Economia

Modelo superado

DANIEL LIMA - 29/08/2004

O resultado eleitoral para o comando do sistema Fiesp/Ciesp acabou com um jogo de faz de conta de décadas. Foi preciso que o candidato oposicionista Paulo Skaf privilegiasse a contenda na Federação das Indústrias, da qual saiu-se vitorioso, para que o Centro das Indústrias deslizasse em direção ao situacionista Cláudio Vaz. Skaf na Fiesp e Vaz no Ciesp significam a hora da verdade de uma farsa que ajuda a explicar por que os pequenos industriais paulistas são tão importantes para os dirigentes da Fiesp como a criminalidade em Diadema para os cantores da noite de Nova Yorque.


Geralmente representantes de grandes empreendimentos, sempre foi muito conveniente aos mandatários da Fiesp utilizar as regionais do Ciesp como bandeira de representatividade do setor industrial. Por mais modesta, frustrante e inconsistente que fosse a atuação média dos Ciesps, e a realidade histórica no Grande ABC vai nesse sentido, a massa crítica da Fiesp toda-poderosa sempre pesava, e pesava muito, como condutora de um jogo de cena que nem dava bola à improdutividade institucional em defesa dos pequenos.


Sem a falsa proteção da Fiesp, espécie de preservativo com prazo de validade vencido e, portanto, altamente arriscado, a rede do Ciesp jamais conseguiu enxergar a essência da disparidade de forças na relação só aparentemente integrada com a Fiesp. O centralismo político-administrativo tornou as relações entre as duas entidades um disparate para quem avalia que está nas bases das pequenas e médias empresas a essência de uma representatividade saudável, mobilizadora e interventora principalmente contra os disparates governamentais.

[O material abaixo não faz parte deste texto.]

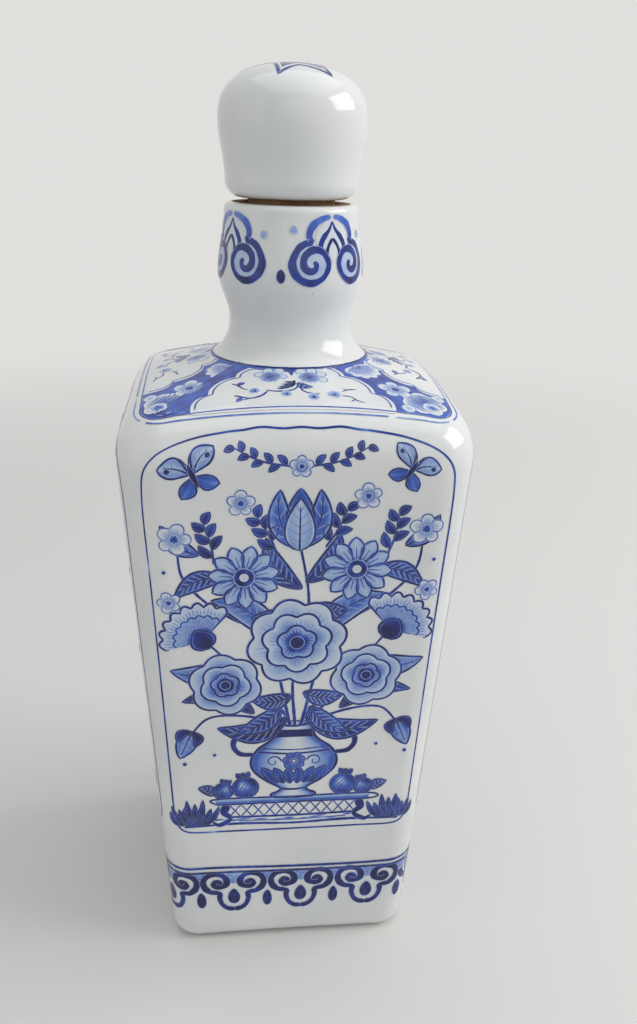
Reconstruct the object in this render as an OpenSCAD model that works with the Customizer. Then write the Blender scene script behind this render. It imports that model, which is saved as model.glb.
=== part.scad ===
// Square ceramic jug with a round neck and a corked knob for a stopper.
// The body is a square that widens towards the shoulder, with rounded corners.
// A low cone of a shoulder blends over its edge into the four flat walls.
// Z points up, the origin is the centre of the foot, and the front faces -Y.

/* [Body] */
// Width across the flats at the very bottom
base_w = 78; // [70:0.5:86]
// Width across the flats at the height of the shoulder
shoulder_w = 97; // [90:0.5:104]
// Height at which the shoulder width is measured
shoulder_z = 165; // [155:1:175]
// Corner radius at the bottom
base_corner_r = 8; // [6:0.5:11]
// Corner radius at the shoulder
shoulder_corner_r = 12.5; // [9:0.5:16]
// Radius of the rounded edge round the bottom
base_edge_r = 5.3; // [3:0.1:7]
// Thickness of the ceramic wall
wall_t = 4.5; // [3.5:0.1:5.5]
// Thickness of the floor above the hollow of the foot
floor_t = 5.5; // [4:0.1:8]

/* [Foot] */
// Width of the flat ring that the jug stands on
foot_ring_w = 4.5; // [3:0.1:7]
// Depth of the hollow inside the ring
foot_hollow_d = 2; // [1:0.1:3]

/* [Shoulder] */
// Slope of the shoulder, in degrees
shoulder_slope = 14.3; // [11:0.1:18]
// Height of wall that the rounded shoulder edge takes up
edge_drop = 12.4; // [9:0.1:15]
// Width of shoulder that the rounded shoulder edge takes up
edge_run = 11.8; // [9:0.1:15]

/* [Neck] */
// Height of the foot of the neck
neck_z = 192; // [185:1:200]
// Diameter at the foot of the neck
neck_foot_d = 46; // [43:0.5:49]
// Diameter of the waist
neck_waist_d = 35.5; // [34:0.1:37]
// Diameter of the bulge
neck_bulge_d = 41.8; // [39:0.1:44]
// Diameter just under the rim
neck_rim_d = 38.2; // [36.5:0.1:40]
// Height of the waist above the foot of the neck
waist_h = 10.6; // [9:0.1:12]
// Height of the bulge above the foot of the neck
bulge_h = 23.4; // [21:0.1:26]
// Height of the whole neck
neck_h = 42.5; // [40:0.5:46]
// Radius of the outer lip
lip_r = 1.8; // [1:0.1:2.5]
// Radius of the inner lip
mouth_r = 1; // [0.5:0.1:1.5]

/* [Stopper] */
// Largest diameter of the knob
knob_d = 41.1; // [38:0.1:44]
// Diameter of the knob just above its bottom edge
knob_low_d = 37.4; // [35:0.1:39]
// Height of the knob
knob_h = 34.3; // [31:0.1:37.5]
// Height at which the knob is widest
knob_wide_h = 20.3; // [18:0.1:22.5]
// Radius of the knob's bottom edge
knob_edge_r = 4.5; // [3:0.1:5]
// Gap between the rim and the knob
knob_gap = 1.2; // [0.8:0.1:2.5]

/* [Cork] */
// Diameter of the cork where it enters the mouth
cork_d = 24.6; // [23:0.1:26]
// Diameter of the cork at its lower end
cork_end_d = 22.6; // [21:0.1:23.5]
// Length of cork inside the neck
cork_depth = 25; // [20:0.5:30]
// Length of cork inside the knob
cork_grip = 10; // [8:0.5:13]
// Rounding of the cork's lower edge
cork_edge_r = 1; // [0.5:0.1:1.5]

/* [Clearances] */
// Gap between the cork and the bore, on each side
cork_clear = 0.3; // [0.25:0.05:0.5]
// Layer of glue between the cork and the knob, on each side
glue_clear = 0.15; // [0.1:0.05:0.3]

/* [Hidden] */

glaze = [0.88, 0.91, 0.95];
cork_colour = [0.52, 0.33, 0.18];

neck_foot_r = neck_foot_d / 2;
neck_waist_r = neck_waist_d / 2;
neck_bulge_r = neck_bulge_d / 2;
neck_rim_r = neck_rim_d / 2;
rim_z = neck_z + neck_h;
knob_z = rim_z + knob_gap;
floor_z = foot_hollow_d + floor_t;
cork_r = cork_d / 2;
cork_end_r = cork_end_d / 2;
cork_end_z = rim_z - cork_depth;

// Overrun of every cut
over = 1;
// Ledge under the bore
seat_w = 0.5;
// Smallest corner inside the wall
inner_corner_r = 3;
// Rounding of the floor's edge inside
inner_edge_r = 4;
// Height of the flare where the bore opens into the body
throat_h = 5;
// How much wider than the bore that flare is
throat_w = 4;

// How sharply the flare at the foot of the neck closes
flare_power = 2.5;
// How square the top of the knob is: 2 is an ellipse
crown_power = 2.4;
// How full the rounded shoulder edge is: 0 is a chamfer
edge_fullness_share = 0.62;

// Directions of the meridians in a quarter turn, closest together on the corner
quarter_turn = 90;
direction_shares = [0, 0.1, 0.2, 0.3, 0.38, 0.42, 0.45, 0.475,
                    0.5, 0.525, 0.55, 0.58, 0.62, 0.7, 0.8, 0.9];
directions = [for (q = [0:3]) for (s = direction_shares) (q + s) * quarter_turn];
crest_steps = 6;

// Rows of points on the floor's edge, the wall, the shoulder's edge and the shoulder
outer_rows = [4, 3, 6, 2];
inner_rows = [3, 2, 4, 2];
neck_rows = 6;
lip_rows = 3;
throat_rows = 4;
curve_steps = 8;
$fn = 96;

function lerp(a, b, t) = a + (b - a) * t;
function ease(t) = t * t * (3 - 2 * t);

// A curve from a to b that leaves and arrives along the lines through the crest
function blend(a, crest, b, t) =
    let (p = lerp(a, crest, edge_fullness_share), q = lerp(b, crest, edge_fullness_share), s = 1 - t)
    s * s * s * a + 3 * s * s * t * p + 3 * s * t * t * q + t * t * t * b;

// Half the width across the flats at height z, less the inset
function half_w(z, inset) = lerp(base_w, shoulder_w, z / shoulder_z) / 2 - inset;
function corner_r(z, inset) =
    max(lerp(base_corner_r, shoulder_corner_r, z / shoulder_z) - inset, inner_corner_r);

// Distance from the axis to the side of a rounded square, in one direction
function side_rho(w, r, direction) =
    let (far = max(abs(cos(direction)), abs(sin(direction))),
         near = min(abs(cos(direction)), abs(sin(direction))),
         flat = w - r,
         across = flat * (far + near))
    near / far * w <= flat ? w / far
        : across + sqrt(max(across * across - 2 * flat * flat + r * r, 0));
function wall_rho(direction, z, inset) = side_rho(half_w(z, inset), corner_r(z, inset), direction);

// Height of the sloping shoulder at a distance from the axis
function slope_z(rho, inset) =
    neck_z + (neck_foot_r - rho) * tan(shoulder_slope) - inset / cos(shoulder_slope);

// Height at which the wall and the shoulder would meet in one direction
function crest_z(direction, z, inset, steps) =
    steps == 0 ? z
        : crest_z(direction, slope_z(wall_rho(direction, z, inset), inset), inset, steps - 1);

// One meridian of the outside or the inside, from its bottom edge to the shoulder at end_rho
function body_line(direction, inset, low_z, edge_r, end_rho, rows) =
    let (top_z = crest_z(direction, shoulder_z, inset, crest_steps),
         crest = [wall_rho(direction, top_z, inset), top_z],
         wall_z = top_z - edge_drop + inset,
         wall_end = [wall_rho(direction, wall_z, inset), wall_z],
         slope_rho = crest[0] - edge_run + inset,
         slope_start = [slope_rho, slope_z(slope_rho, inset)])
    concat(
        [for (i = [0:rows[0]])
            let (turn = quarter_turn * i / rows[0], z = low_z + edge_r * (1 - cos(turn)))
            [wall_rho(direction, z, inset) - edge_r * (1 - sin(turn)), z]],
        [for (i = [1:rows[1]])
            let (z = lerp(low_z + edge_r, wall_z, i / rows[1]))
            [wall_rho(direction, z, inset), z]],
        [for (i = [1:rows[2]]) blend(wall_end, crest, slope_start, i / rows[2])],
        [for (i = [1:rows[3]])
            let (rho = lerp(slope_rho, end_rho, i / rows[3]))
            [rho, slope_z(rho, inset)]]);

// Radius of the neck at a height above its foot
function neck_rho(h) =
    h < waist_h ? lerp(neck_waist_r, neck_foot_r, pow(1 - h / waist_h, flare_power))
        : h < bulge_h ? lerp(neck_waist_r, neck_bulge_r, ease((h - waist_h) / (bulge_h - waist_h)))
        : lerp(neck_bulge_r, neck_rim_r, ease((h - bulge_h) / (neck_h - lip_r - bulge_h)));

// Radius of the tapered bore that the cork sits in
function bore_rho(z) = lerp(cork_r, cork_end_r, (rim_z - z) / cork_depth) + cork_clear;

bore_end_r = bore_rho(cork_end_z);
throat_end_r = bore_end_r + throat_w;
throat_top_z = slope_z(bore_end_r, wall_t) + throat_h;

// The neck's outside and its rounded rim
neck_stops = [0, waist_h, bulge_h, neck_h - lip_r];
neck_line = concat(
    [for (s = [0:2]) for (i = [1:neck_rows])
        let (h = lerp(neck_stops[s], neck_stops[s + 1], i / neck_rows))
        [neck_rho(h), neck_z + h]],
    [for (i = [1:lip_rows])
        let (turn = quarter_turn * i / lip_rows)
        [neck_rim_r - lip_r * (1 - cos(turn)), rim_z - lip_r * (1 - sin(turn))]]);

// Where the wall turns over at the rim, and the flared throat under the bore
bore_line = concat(
    [[bore_end_r - seat_w, rim_z]],
    [for (i = [0:throat_rows - 1])
        let (t = i / throat_rows)
        [bore_end_r - seat_w + (throat_w + seat_w) * pow(t, flare_power),
         lerp(throat_top_z, slope_z(throat_end_r, wall_t), t)]]);

// The bore that the cork sits in, with its rounded mouth
module neck_bore() {
    mouth = bore_rho(rim_z - mouth_r) + mouth_r;
    lip = [for (i = [0:curve_steps])
        let (turn = quarter_turn * i / curve_steps)
        [mouth - mouth_r * sin(turn), rim_z - mouth_r * (1 - cos(turn))]];
    rotate_extrude() polygon(concat(
        [[0, rim_z + over], [mouth, rim_z + over]], lip,
        [[bore_end_r, cork_end_z], [bore_end_r, throat_top_z + throat_h], [0, throat_top_z + throat_h]]));
}

// One meridian of the whole wall: under the foot, up the outside, over the rim and down the inside
function wall_line(direction) =
    let (inside = body_line(direction, wall_t, floor_z, inner_edge_r, throat_end_r, inner_rows))
    concat(
        body_line(direction, 0, 0, base_edge_r, neck_foot_r, outer_rows),
        neck_line,
        bore_line,
        [for (i = [len(inside) - 1:-1:0]) inside[i]]);

// Closed solid through the same number of points on every meridian
module lofted(lines) {
    n = len(lines);
    rows = len(lines[0]);
    points = [for (j = [0:rows - 1]) for (i = [0:n - 1])
        [lines[i][j][0] * cos(directions[i]), lines[i][j][0] * sin(directions[i]), lines[i][j][1]]];
    sides = [for (j = [0:rows - 2]) for (i = [0:n - 1]) for (half = [0, 1])
        let (k = (i + 1) % n, low = j * n, high = low + n)
        half == 0 ? [low + i, high + i, high + k] : [low + i, high + k, low + k]];
    first_face = [for (i = [0:n - 1]) i];
    last_face = [for (i = [n - 1:-1:0]) (rows - 1) * n + i];
    polyhedron(points, concat([first_face], sides, [last_face]));
}

// The hollow under the foot, which leaves the flat ring round it
module foot_hollow() {
    w = half_w(0, base_edge_r + foot_ring_w);
    r = max(base_corner_r - base_edge_r, inner_corner_r);
    translate([0, 0, -over])
        linear_extrude(foot_hollow_d + over)
            polygon([for (d = directions) side_rho(w, r, d) * [cos(d), sin(d)]]);
}

module bottle() {
    color(glaze)
        difference() {
            lofted([for (d = directions) wall_line(d)]);
            neck_bore();
            foot_hollow();
        }
}

// The knob is drawn in towards the mouth, with a soft crown on top
module stopper_head() {
    knob_r = knob_d / 2;
    low_r = knob_low_d / 2;
    socket_r = cork_r + glue_clear;
    edge = [for (i = [0:curve_steps])
        let (turn = quarter_turn * i / curve_steps)
        [low_r - knob_edge_r * (1 - sin(turn)), knob_z + knob_edge_r * (1 - cos(turn))]];
    side = [for (i = [1:curve_steps])
        let (t = i / curve_steps)
        [lerp(low_r, knob_r, ease(t)), knob_z + lerp(knob_edge_r, knob_wide_h, t)]];
    crown = [for (i = [1:2 * curve_steps])
        let (turn = quarter_turn * i / (2 * curve_steps), power = 2 / crown_power)
        [i == 2 * curve_steps ? 0 : knob_r * pow(cos(turn), power),
         knob_z + knob_wide_h + (knob_h - knob_wide_h) * pow(sin(turn), power)]];
    color(glaze)
        rotate_extrude()
            polygon(concat([[0, knob_z + cork_grip], [socket_r, knob_z + cork_grip], [socket_r, knob_z]],
                edge, side, crown));
}

// The cork is straight where the knob holds it, and tapers inside the neck
module stopper_cork() {
    end = [for (i = [0:curve_steps])
        let (turn = quarter_turn * i / curve_steps)
        [cork_end_r - cork_edge_r * (1 - sin(turn)), cork_end_z + cork_edge_r * (1 - cos(turn))]];
    color(cork_colour)
        rotate_extrude()
            polygon(concat([[0, cork_end_z]], end,
                [[cork_r, rim_z], [cork_r, knob_z + cork_grip], [0, knob_z + cork_grip]]));
}

bottle();
stopper_head();
stopper_cork();
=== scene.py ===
import math

import bpy
import numpy as np
from mathutils import Matrix, Vector


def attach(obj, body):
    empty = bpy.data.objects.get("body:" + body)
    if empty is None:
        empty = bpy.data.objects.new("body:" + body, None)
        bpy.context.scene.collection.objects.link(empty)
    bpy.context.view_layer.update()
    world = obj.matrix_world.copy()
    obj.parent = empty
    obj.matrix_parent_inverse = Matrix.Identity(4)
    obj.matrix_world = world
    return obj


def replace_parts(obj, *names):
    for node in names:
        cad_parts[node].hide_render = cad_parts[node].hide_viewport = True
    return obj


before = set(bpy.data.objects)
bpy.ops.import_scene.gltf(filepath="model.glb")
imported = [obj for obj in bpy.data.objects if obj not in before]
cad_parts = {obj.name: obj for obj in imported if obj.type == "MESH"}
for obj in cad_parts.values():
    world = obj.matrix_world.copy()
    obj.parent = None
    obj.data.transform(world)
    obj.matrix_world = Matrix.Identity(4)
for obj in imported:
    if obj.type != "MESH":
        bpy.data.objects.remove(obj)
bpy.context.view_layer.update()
scene = bpy.context.scene
millimetre = 0.001
touch = 0.01  # millimetres within which a point counts as lying on a surface
halvings, crestRounds = 22, 6  # rounds of the two searches for a place on the shoulder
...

Ao fazer desse segmento industrial apêndice arrecadatório, o sistema Fiesp/Ciesp exauriu-se por si próprio, principalmente a partir da abertura econômica. Desde então, como se sabe, diminuiu bastante a movimentação dos tanques das grandes empresas no campo de manobras do governo federal. A competitividade que se instaurou no País impactou além da conta a maioria dos setores industriais porque se travestiu de um samba do crioulo doido que combinou imediatismo e profundidade de desamarras alfandegárias.


Somam-se a essa operação de ruptura das relações até então preferencialmente de apadrinhamento estatal generalizado os efeitos da valorização artificial da moeda e a alta dos juros e se tem o quadro de abate generalizado da empresa nacional. Principalmente de pequeno e médio porte.


Prova de que os Ciesps são penduricalhos na estrutura institucional da indústria nacional e que a Fiesp não conseguiu reagir na intensidade e na dimensão necessárias diante do bólido de mudanças é o estágio de individualismo pela sobrevivência que as empresas, já historicamente isoladas, passaram a intensificar.


Paulo Skaf e Cláudio Vaz contribuirão para oxigenar a representação industrial paulista na medida em que oferecerem suporte adequado a um organismo debilitado ao longo dos tempos, mas que se mantinha supostamente saudável de maneira artificial, pela tutelagem do primo rico sobre o primo pobre.


Aliás, a metáfora precisa ser entendida no exato significado popular dos tempos em que Paulo Gracindo e Brandão Filho protagonizavam o quadro de rádio e em seguida de TV que consagrou os dois personagens. O primo rico sempre esnobava o primo pobre, fingia-se condoído com as agruras do consanguíneo infortunado, mas sistematicamente consumava o episódio com a arrogância típica dos bem-nascidos, oferecendo ao interlocutor migalhas em forma de generosidade.


É possível que, diante dos novos fatos e da divisão de votos no sistema Fiesp/Ciesp, Paulo Skaf e Cláudio Vaz tenham oportunidade histórica em mãos. Mais que apenas refletirem sobre o suposto abacaxi que terão de descascar em conjunto, devem mobilizar-se para interromper esse errante e entrecruzado vôo de instituições geneticamente conflitantes. Sim, geneticamente conflitantes, porque a Fiesp é um conglomerado de sindicatos cujas forças de pressão são essencialmente setoriais e extraterritoriais. Já os Ciesps deveriam portar-se como unidades de espalhamento contínuo dos pressupostos do capitalismo mais contemporâneo, inserindo-se extramuros nas regiões em que estão fincados.


De fato, Fiesp e Ciesp são complementos da mesma laranja do capitalismo. À primeira imprime-se maior ênfase de pragmatismo. Ao segundo deveriam implementar medidas que temperassem objetivos econômicos e compromissos com a comunidade. Aí, sim, teríamos a contraparte de interesses econômico e social.